Me wonders if this is more of a ploy to get us 3G owners to upgrade 

Good stuff.
Folders has reduced my pages of apps to just two for everything.


----------



## Grizzle (Jul 12, 2006)

I think iOS4 is to advanced for the 3G and 3GS imo heard a lot of people say it lags, but then the iphone lagged quite a bit at times nothings perfect.


----------



## Chris_R (Feb 3, 2008)

Grizzle said:


> I think iOS4 is to advanced for the 3G and 3GS imo heard a lot of people say it lags, but then the iphone lagged quite a bit at times nothings perfect.


Most annoyingly my alarm has not worked this morning for the first time ever 
Just doesn't seem to work full stop, even if I set in five minutes time it wont go off any more.

Think I am going to see if I can downgrade back to the older system until I get the Iphone 4.


----------



## shane_ctr (Dec 17, 2006)

How do I put my apps in folders etc


----------



## shane_ctr (Dec 17, 2006)

Grizzle said:


> I think iOS4 is to advanced for the 3G and 3GS imo heard a lot of people say it lags, but then the iphone lagged quite a bit at times nothings perfect.

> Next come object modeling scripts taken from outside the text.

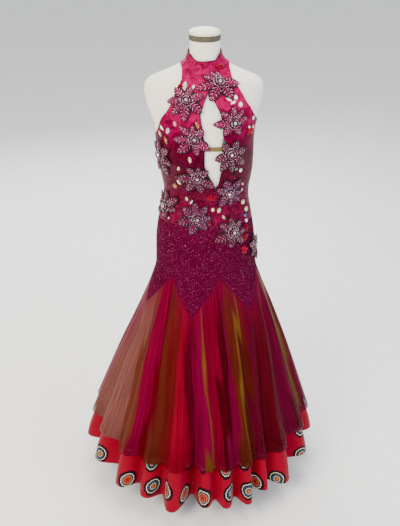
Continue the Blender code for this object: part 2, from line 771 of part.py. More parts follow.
def main():
    for old in list(bpy.data.objects):
        bpy.data.objects.remove(old)
    collection = bpy.data.collections.new("Ballroom dress")
    bpy.context.scene.collection.children.link(collection)
    add_form(collection)
    add_collar(collection)
    add_front(collection)
    add_back(collection)
    add_strap(collection)
    add_yoke(collection)
    add_skirt(collection)
    add_flowers(collection)
    add_small_pieces(collection)


main()
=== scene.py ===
"""The looks of a beaded ballroom dress on its dress form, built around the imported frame.

Metres, +Z up, floor at z = 0. The dress's front faces -Y. A turn is an angle in degrees about the
upright axis, 0 at the front and growing towards +X. All the cloth follows one figure, the same
table of sections that the solids follow.
"""

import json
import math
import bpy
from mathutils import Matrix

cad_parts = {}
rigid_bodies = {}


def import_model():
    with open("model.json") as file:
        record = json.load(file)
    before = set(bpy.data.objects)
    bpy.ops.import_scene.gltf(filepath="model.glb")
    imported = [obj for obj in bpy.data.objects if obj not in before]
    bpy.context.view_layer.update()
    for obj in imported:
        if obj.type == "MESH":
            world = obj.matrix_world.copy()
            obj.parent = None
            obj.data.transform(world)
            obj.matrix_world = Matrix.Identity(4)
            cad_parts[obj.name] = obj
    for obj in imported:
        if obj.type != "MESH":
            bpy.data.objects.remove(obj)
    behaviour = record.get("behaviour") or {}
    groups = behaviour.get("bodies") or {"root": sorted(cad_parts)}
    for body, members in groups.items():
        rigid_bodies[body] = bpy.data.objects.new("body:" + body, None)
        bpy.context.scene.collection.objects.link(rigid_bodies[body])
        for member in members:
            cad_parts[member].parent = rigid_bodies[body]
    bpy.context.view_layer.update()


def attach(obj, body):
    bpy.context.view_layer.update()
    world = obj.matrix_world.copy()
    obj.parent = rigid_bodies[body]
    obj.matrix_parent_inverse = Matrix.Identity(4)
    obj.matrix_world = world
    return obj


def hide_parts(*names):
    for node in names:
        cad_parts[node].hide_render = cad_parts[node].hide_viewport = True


bl_info = {
    "name": "Ballroom dress on a form",
    "version": (1, 0, 0),
    "blender": (4, 5, 0),
    "location": "3D View > Sidebar > Dress",
    "description": "Beaded halter dress with a godet skirt, on a limbless dress form",
    "category": "Add Mesh",
}

import bpy
import numpy as np

for startup_object in list(bpy.data.objects):
    bpy.data.objects.remove(startup_object)
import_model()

# Walls and clearances, as in the solids
EASE = 0.0015
FORM_INSET = 0.0022
STRETCH_CLOTH = 0.0015
ORGANZA = 0.0010
SEAM_GAP = 0.0003
CLOTH_MIDDLE = EASE + STRETCH_CLOTH / 2
OUTER_FACE = EASE + STRETCH_CLOTH
CLOTH_HALF = STRETCH_CLOTH / 2
LAYER_GAP = 0.010
LAYER_STEP = 0.0024
OVERLAY_SHARE = 0.55
YOKE_EDGE_GAP = 0.0006
UNDER_EDGE_GAP = 0.0020
UNDER_FOLD_SHARE = 0.75
BAND_RIPPLE = 0.0008
HEM_ROLL_GAIN = 0.9
HEM_ROLL_START = 0.93
HEM_ROLL_REACH = 0.05

# Steps for directions along the figure, and the radius that turns are unrolled at
TURN_STEP = 0.5
HEIGHT_STEP = 0.003
CLOTH_RADIUS = 0.15
SEAM_RADIUS = 0.14

# Heights
FORM_BOTTOM = 0.780
FORM_TOP = 1.4815
NECK_BAND_TOP = 1.4975
NECK_CAP_TOP = 1.5120
FRONT_SEAM = 0.936
COLLAR_SEAM = 1.3836
GODET_APEX = 0.762
YOKE_POINT = 0.650
BAND_TOP = 0.215
OVERLAY_HEM = 0.195
OVERLAY_FOLLOWS = 0.1

# The figure: section half width, depth to the front and to the back, and sideways lean
FIGURE = (
    # height, half_width, front, back, lean
    (1.4860, 0.0455, 0.0455, 0.0455, 0.000),
    (1.4480, 0.0462, 0.0462, 0.0470, 0.000),
    (1.4250, 0.0560, 0.0500, 0.0530, 0.000),
    (1.4080, 0.0830, 0.0550, 0.0610, 0.000),
    (1.3900, 0.1220, 0.0630, 0.0700, 0.000),
    (1.3720, 0.1640, 0.0730, 0.0790, -0.001),
    (1.3520, 0.1765, 0.0840, 0.0870, -0.002),
    (1.3340, 0.1765, 0.0920, 0.0920, -0.003),
    (1.2980, 0.1700, 0.1040, 0.0980, -0.003),
    (1.2620, 0.1595, 0.1120, 0.1010, -0.002),
    (1.2250, 0.1490, 0.1180, 0.1010, 0.000),
    (1.1870, 0.1450, 0.1220, 0.0985, 0.001),
    (1.1480, 0.1440, 0.1220, 0.0940, 0.002),
    (1.1100, 0.1410, 0.1160, 0.0890, 0.004),
    (1.0700, 0.1345, 0.1065, 0.0850, 0.006),
    (1.0300, 0.1285, 0.0985, 0.0840, 0.006),
    (1.0100, 0.1290, 0.0965, 0.0855, 0.005),
    (0.9690, 0.1365, 0.0975, 0.0930, 0.004),
    (0.9280, 0.1450, 0.1010, 0.1040, 0.003),
    (0.8850, 0.1515, 0.1040, 0.1170, 0.003),
    (0.8420, 0.1555, 0.1070, 0.1280, 0.004),
    (0.7770, 0.1580, 0.1100, 0.1320, 0.005),
    (0.7100, 0.1780, 0.1290, 0.1490, 0.006),
    (0.6400, 0.2060, 0.1660, 0.1830, 0.006),
    (0.5470, 0.2440, 0.2150, 0.2280, 0.003),
    (0.4490, 0.2840, 0.2640, 0.2720, -0.002),
    (0.3490, 0.3220, 0.3090, 0.3130, -0.006),
    (0.2460, 0.3600, 0.3530, 0.3540, -0.010),
    (0.1390, 0.3980, 0.3950, 0.3950, -0.014),
    (0.0500, 0.4140, 0.4130, 0.4120, -0.018),
)
BUST_REACH, BUST_TURN, BUST_SPREAD, BUST_HEIGHT, BUST_FALL = 0.012, 30.0, 20.0, 1.165, 0.050

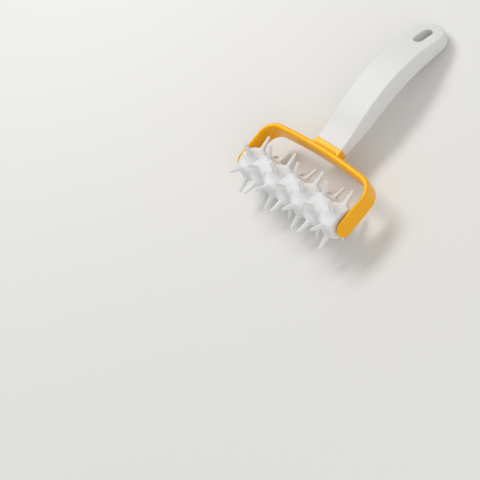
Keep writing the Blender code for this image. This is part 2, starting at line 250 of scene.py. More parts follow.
def shade(item: bpy.types.Object) -> None:
    """Shades an item smooth between its creases, with flat faces kept flat.

    Args:
        item: The object that is shaded.
    """
    make_active(item)
    bpy.ops.object.shade_smooth_by_angle(angle=CREASE_TURN)
    apply_modifier(item, "WEIGHTED_NORMAL", keep_sharp=True)


def dress(item: bpy.types.Object, name: str, material: bpy.types.Material) -> None:
    """Names an item and gives it its only material.

    Args:
        item: The object that is dressed.
        name: The name for the object and its mesh.
        material: The material.
    """
    item.name = name
    item.data.name = name
    item.data.materials.clear()
    item.data.materials.append(material)


def place_in_world(item: bpy.types.Object, turn: float) -> None:
    """Moves an item from the roller's axis at the origin to its place on the table.

    Args:
        item: The object, modelled about the roller's axis.
        turn: How far it is turned about the axle.
    """
    item.matrix_world = Matrix.Translation(ROLLER_CENTRE) @ Matrix.Rotation(turn, 4, "X")
    bake_place(item)


def empty_item(name: str) -> bpy.types.Object:
    """Adds an object without points, for an outline to be drawn in.

    Args:
        name: The name for the object and its mesh.

    Returns:
        The object.
    """
    bpy.ops.object.select_all(action="DESELECT")
    bpy.ops.mesh.primitive_plane_add(size=MM)
    item = newest(name)
    with Editing(item):
        bpy.ops.mesh.select_all(action="SELECT")
        bpy.ops.mesh.delete(type="VERT")
    return item


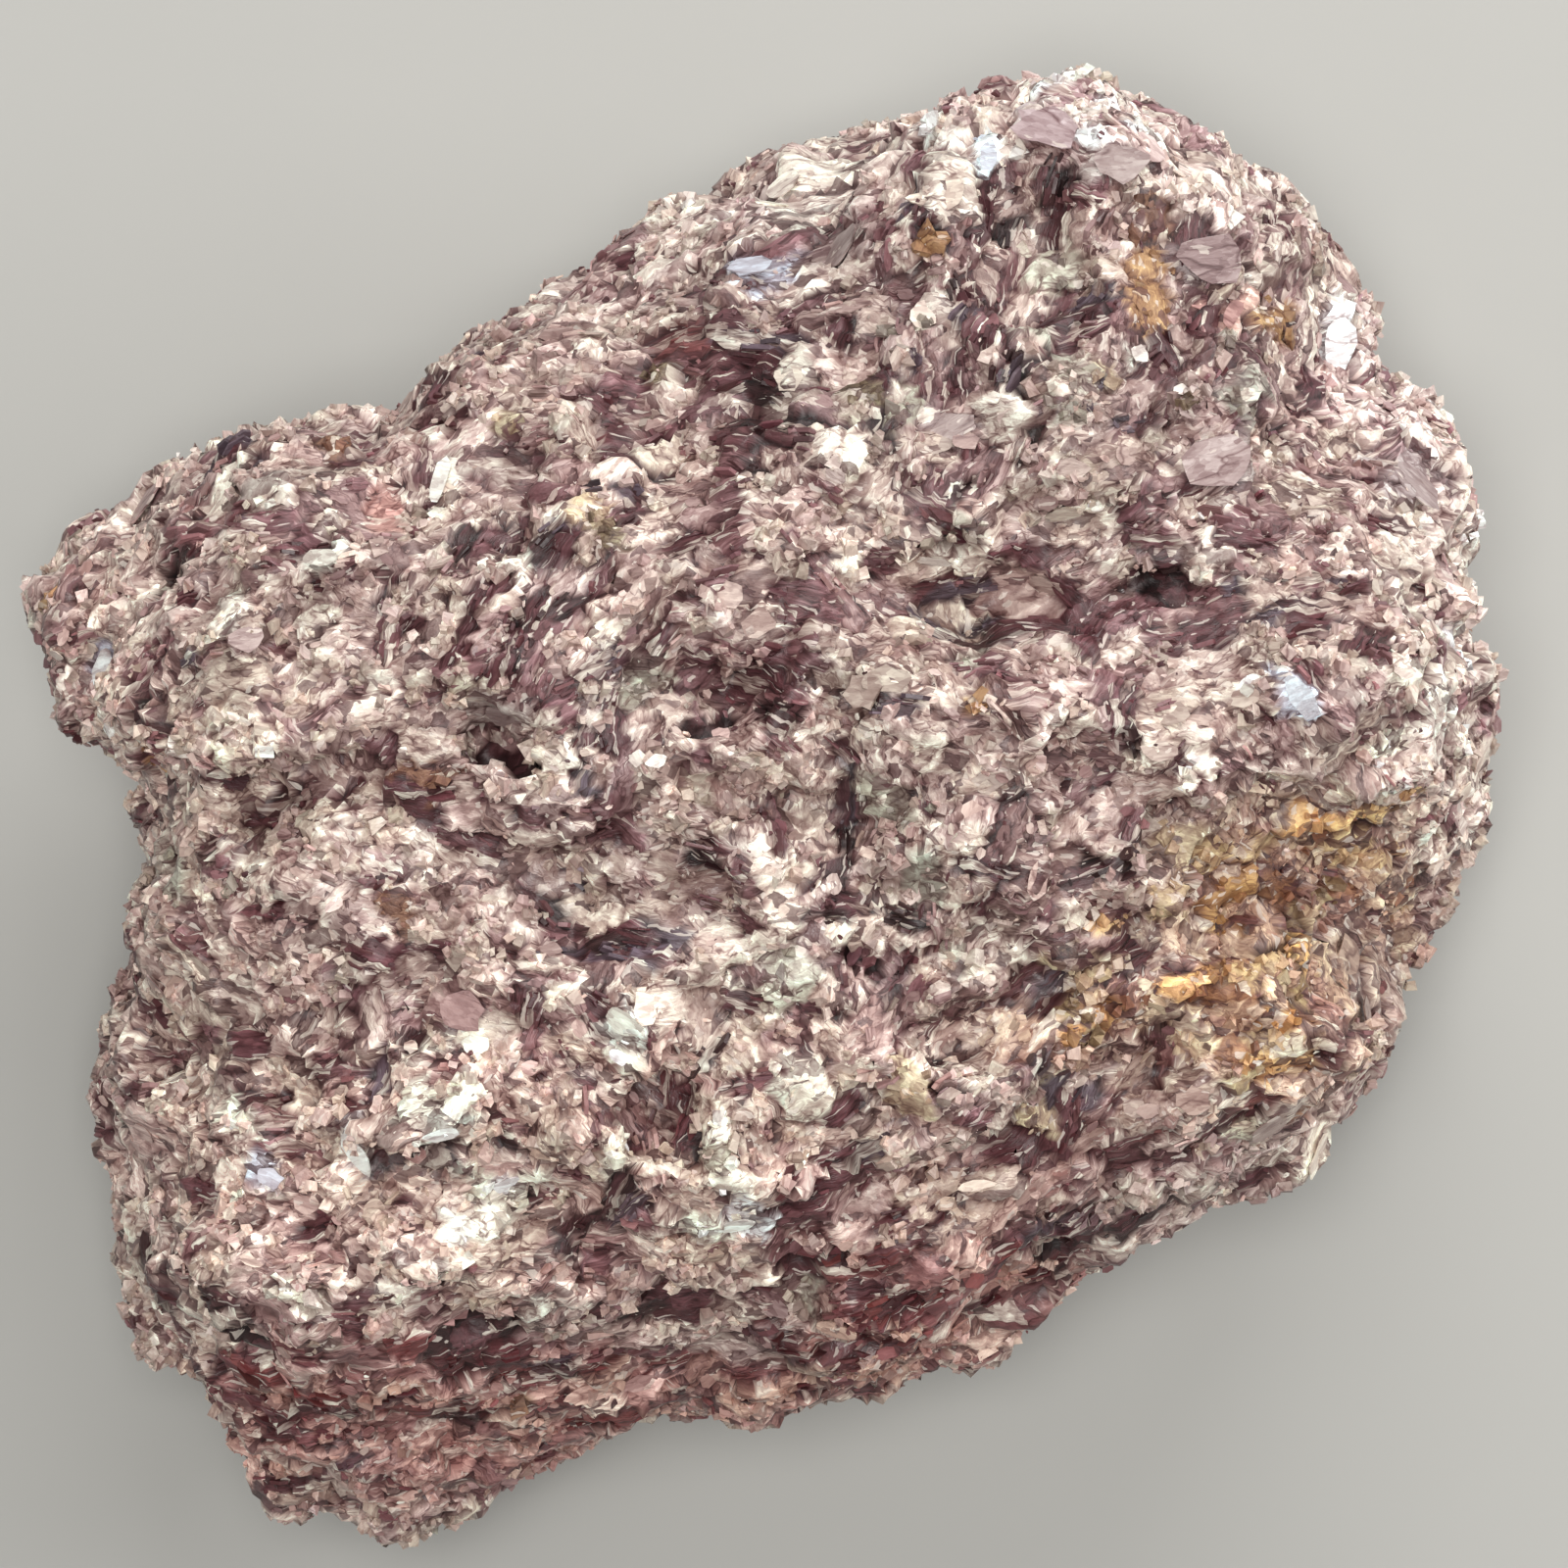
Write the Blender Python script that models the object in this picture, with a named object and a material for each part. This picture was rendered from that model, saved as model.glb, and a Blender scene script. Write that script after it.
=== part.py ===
"""Raw lepidolite: one rough chunk of grown-together mica books, lying on its flattest side.

Metres, +Z up. The origin is on the surface that the stone rests on, under the middle of its
bounding box. The broad rough face looks up, and +Y points to its high rounded end.
"""

import math

import bmesh
import bpy
import numpy as np
from mathutils import Matrix, Vector, noise

MM = 0.001

# Driving dimensions: the height of the whole stone, the level where it is widest, and how
# much of the rough form is taken off below to leave the flat patches that it rests on
HEIGHT_OF_STONE = 38.0 * MM
WIDEST_LEVEL = 14.0 * MM
BURIED = 0.7 * MM

# The outline below was read from above, from this far over the middle level, where higher
# parts look wider. The walls lean in by that much.
EYE_DISTANCE = 300.0 * MM
MIDDLE_LEVEL = 18.0 * MM

# The outline seen from above, walked counter-clockwise from the right, in mm
OUTLINE_MM = [
    (39.6, 3.3), (40.0, 6.4), (39.2, 9.1), (38.4, 15.4), (37.0, 19.6), (34.1, 22.0),
    (33.6, 24.8), (32.0, 28.5), (30.2, 31.0), (26.9, 33.4), (23.8, 35.2), (19.2, 36.9),
    (17.4, 37.6), (14.8, 37.9), (12.1, 37.2), (9.8, 35.8), (6.3, 34.9), (1.6, 34.2),
    (-1.1, 33.2), (-2.1, 31.9), (-4.2, 30.9), (-7.4, 28.4), (-10.6, 26.3), (-13.7, 24.6),
    (-14.5, 23.9), (-17.2, 23.5), (-18.5, 21.8), (-21.2, 19.5), (-25.0, 18.9), (-30.2, 18.6),
    (-33.9, 16.8), (-37.8, 13.6), (-39.6, 11.2), (-40.0, 9.1), (-39.1, 6.3), (-37.0, 4.1),
    (-35.6, 2.0), (-33.3, 0.9), (-33.5, -2.0), (-34.1, -5.7), (-35.5, -9.1), (-35.9, -13.1),
    (-35.1, -18.9), (-34.3, -23.7), (-33.2, -29.3), (-31.4, -32.6), (-28.6, -36.8),
    (-25.5, -39.3), (-20.4, -40.0), (-15.8, -38.8), (-11.6, -36.7), (-7.4, -35.7),
    (-2.1, -34.0), (5.3, -33.3), (9.0, -31.8), (13.7, -28.7), (20.1, -25.2), (24.8, -23.0),
    (28.5, -21.3), (31.9, -17.6), (33.0, -15.5), (34.2, -11.3), (35.3, -7.9), (37.3, -4.8),
    (38.8, -1.5), (39.4, 1.2),
]

# How boxy the cross-section is above and below the widest level: 2 is an ellipse
TOP_SQUARENESS = 3.6
BASE_SQUARENESS = 3.0

# How far the top rim is drawn in from the outline, as a share of the radius, by compass
# direction in degrees. The south side is the long slope under the broad face.
RIM_DRAWN_IN = [
    (-180, 0.05), (-150, 0.07), (-130, 0.17), (-112, 0.27), (-90, 0.24), (-60, 0.22),
    (-40, 0.17), (-20, 0.08), (0, 0.04), (60, 0.05), (90, 0.07), (130, 0.06), (180, 0.05),
]

# Old breaks under the widest level, where the chunk came off the rock: the compass direction
# that each one faces and how far it looks down, both in degrees. Each one starts at the outline.
BREAKS = [(205, 52), (262, 44), (318, 58), (12, 46), (63, 60), (118, 50), (158, 64)]

# Lower shoulders of the broad face, in mm: centre, half length, half width, turn in
# degrees, and the share of the height that is left there
SHOULDERS = [
    ((-37.5, 9.5), 12.5, 6.3, 82, 0.50),
    ((-21.0, -39.5), 13.0, 5.5, 8, 0.62),
    ((-37.5, -30.0), 9.0, 5.0, 110, 0.72),
    ((38.0, 21.0), 7.0, 5.0, 40, 0.84),
    ((-9.0, 32.0), 14.0, 4.0, 33, 0.88),
]

# Relief of the broad face, in mm: centre, half length, half width, turn in degrees, rise
RELIEF = {
    "stained_hollow": ((29.5, -5.5), 7.0, 4.6, -20, -3.6),
    "stained_channel": ((18.0, -11.5), 8.5, 2.6, 20, -1.5),
    "cross_valley": ((17.0, 9.2), 12.5, 2.6, -4, -1.9),
    "valley_head": ((9.8, 9.8), 4.0, 2.6, -15, -1.4),
    "crest_hollow": ((13.6, 28.5), 3.0, 5.5, 8, -2.1),
    "crest_rim": ((17.5, 34.0), 15.0, 3.0, -8, 1.3),
    "north_hollow": ((-4.0, 21.5), 7.0, 3.4, 12, -1.5),
    "west_hollow": ((-12.5, 15.0), 4.5, 3.0, 30, -0.9),
    "middle_ledge": ((5.0, 3.2), 11.0, 2.6, 3, 1.3),
    "east_hump": ((31.0, 6.0), 6.0, 5.0, 0, 1.2),
    "round_plate": ((34.5, 18.0), 3.6, 3.6, 0, 0.9),
    "south_hollow": ((-8.5, -5.5), 6.5, 2.8, -14, -1.6),
    "book_slot": ((3.6, -2.2), 1.5, 3.4, 6, -1.2),
    "small_pit": ((-14.3, 2.0), 2.4, 1.3, 6, -1.8),
    "black_pit": ((-2.6, 4.6), 2.6, 1.2, 10, -1.7),
    "west_trough": ((-24.5, -14.0), 7.5, 3.2, -8, -1.3),
    "crevice": ((-4.8, -15.5), 1.4, 4.2, -12, -2.0),
    "cream_block": ((-2.8, -21.6), 4.0, 3.2, 18, 1.7),
    "undercut": ((-18.0, -20.3), 5.5, 1.3, -6, -1.5),
    "west_boss": ((-17.5, -17.5), 4.5, 2.4, 10, 1.1),
    "south_rim": ((-19.0, -25.6), 12.0, 2.6, -3, 1.1),
    "east_terrace": ((15.5, -18.0), 11.0, 1.8, 27, -1.4),
    "east_terrace_rim": ((14.0, -15.0), 10.0, 1.9, 27, 0.9),
    "left_plate": ((-28.5, 5.0), 4.0, 5.5, 0, 0.9),
    "left_groove": ((-26.0, 0.6), 7.0, 1.3, -4, -1.1),
}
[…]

I've got the 3GS and have no lag at all on is04


----------



## chrisibiza (Aug 6, 2008)

shane_ctr said:


> How do I put my apps in folders etc


hold one down until they start to shake (as if you are going to delete one) then drag one on top of another and it will create a folder then just drag the apps to the folder.


----------



## packard (Jun 8, 2009)

Be warned there are a LOT Of threads across the web saying how many problems there are:

e.g. http://www.itproportal.com/portal/news/article/2010/6/22/top-5-apple-ios-4-upgrade-issues/

I will hold off for a few weeks until this is solved.


----------



## buckas (Jun 13, 2008)

updated yesterday, no problems same as before really

(3gs)


----------



## Elliott19864 (May 11, 2008)

Don't know what all the fuss is about, mines fine.


----------



## IanG (Nov 21, 2007)

Mines been fine since I updated on Monday


----------



## Prism Detailing (Jun 8, 2006)

Mine has been soo much faster since the update, im loving it


----------